A wrap of the biggest stories and best writing about the outdoors from New Zealand and around the world.
Plans for a Southland cycleway linking three Great Walks are underway.
It is hoped the multi-million dollar project will provide an economic boost to the region, Stuff reports.
The trail would link with existing cycle trails to join the Humpridge, Kepler and Milford Great Walks as it travels from Manapouri to Te Waewae Bay.
Western Southland Trails chairman Andrew Hunt said the trail would be about connecting riders to the Waiau River.
The trail won’t pass through DOC land, and needs the support of 37 landowners to be completed – 34 of which have made an initial agreement.
Community consultation will begin in October and the group will seek funding through the Provincial Growth Fund, the Ministry of Primary Industries, the One Billion Trees fund and Kaimahi Jobs for Nature funding and Meridian Energy.
Most popular: Naked in nature
Getting naked in nature might be more popular than we guessed.
Wilderness’ story ‘Naked in nature’ has been read 1570 times this week, making it the most popular story on the website.
The story profiles UK-born Kate Uwins who reckons New Zealand is the best skinny dipping destination in the world.
She said getting naked in nature has helped her accept her body and develop greater self-confidence.
One man, 1209 huts
New Zealand’s greatest hut bagger has shared his incredible life story with Stuff.
Rangihaeata legend Paul Kilgour is one of New Zealand’s most prolific trampers, having visited 1209 huts since he started tramping in his twenties.
The 69-year-old has meticulously recorded each visit, including observations of wildlife, weather, routes and photographs.
One of Kilgour’s greatest adventures saw him walk the length of the South Island, traversing ‘extremely challenging country’.
“Some days I walked 15 hours just to escape the sandflies,” he said.

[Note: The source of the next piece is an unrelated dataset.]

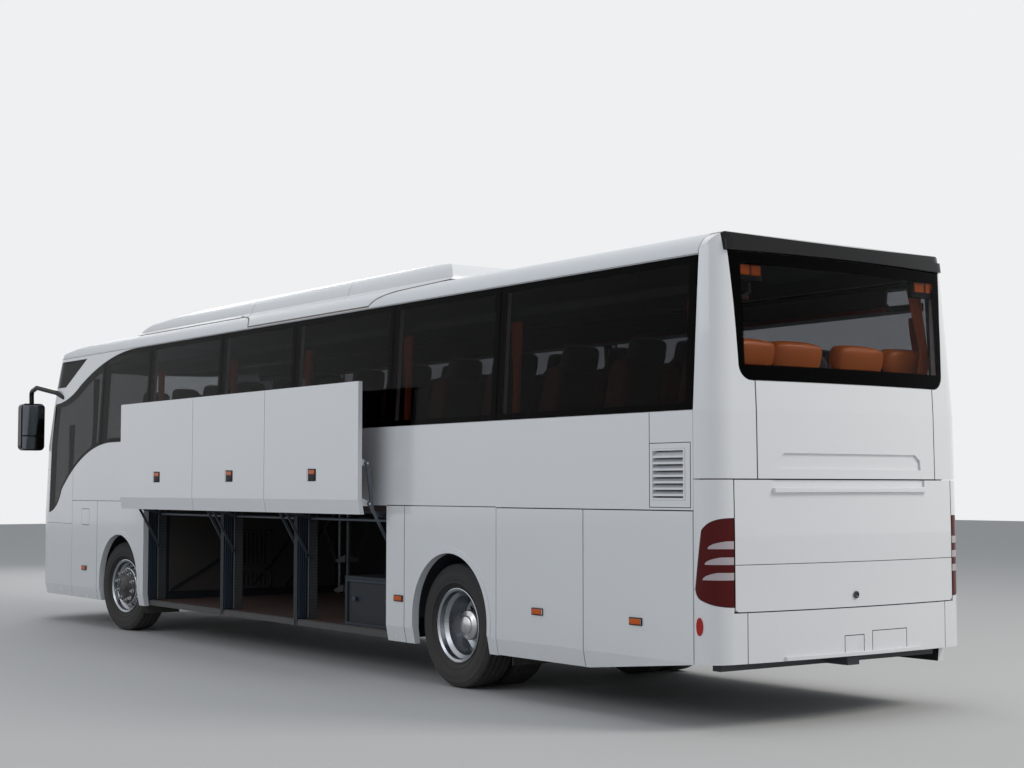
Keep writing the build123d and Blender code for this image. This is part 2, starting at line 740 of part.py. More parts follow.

Kilgour’s diverse range of jobs include working for the NZ Forest Service, managing the Mt Cook YHA, apple picking and predator monitoring.
Craigieburn track reopens
A neglected track in the Craigieburn Range has been revived by a local tramping club.
The 9.5km Broken River Coal Mine Track, which follows the route of an old railway line, had become overgrown with gorse, matagouri, rosehip and bush lawyer, Stuff reports.
Members of the Christchurch-based Over Forties Tramping Club (OFTC) have put in 1100 hours of work over 11 months to get the track back to a high standard.
It has since been reinstated as an official DOC track, and reopened by Eugenie Sage this week.
OFCT committee member Paul Knox said maintenance was a ‘mammoth task’.
“[It was] probably a bit bigger than we initially realised it was going to be,” he said.
“We are all keen trampers, so to us it seemed like an opportunity to put something back into the world and especially into a little bit of forgotten Canterbury history.”
Mysteries of muscle cramps revealed
A new study suggests that strength training is more important than consuming electrolytes for preventing cramps.
The study goes against the dominant belief that dehydration and the loss of electrolytes are the main causes of muscle cramps, Outside magazine reports.
“The problem is that science keeps failing to back this theory up,” Alex Hutchison writes. “Starting more than a decade ago, a series of studies has compared crampers with non-crampers at marathons, triathlons, and other endurance races and has failed to find any differences in the athletes’ hydration or electrolyte levels.”
The new study of 98 marathon runners suggests that cramps occur in muscles fatigued to the point of damage, and a major difference between crampers and non-crampers was the amount of regular lower-body resistance training the athletes did.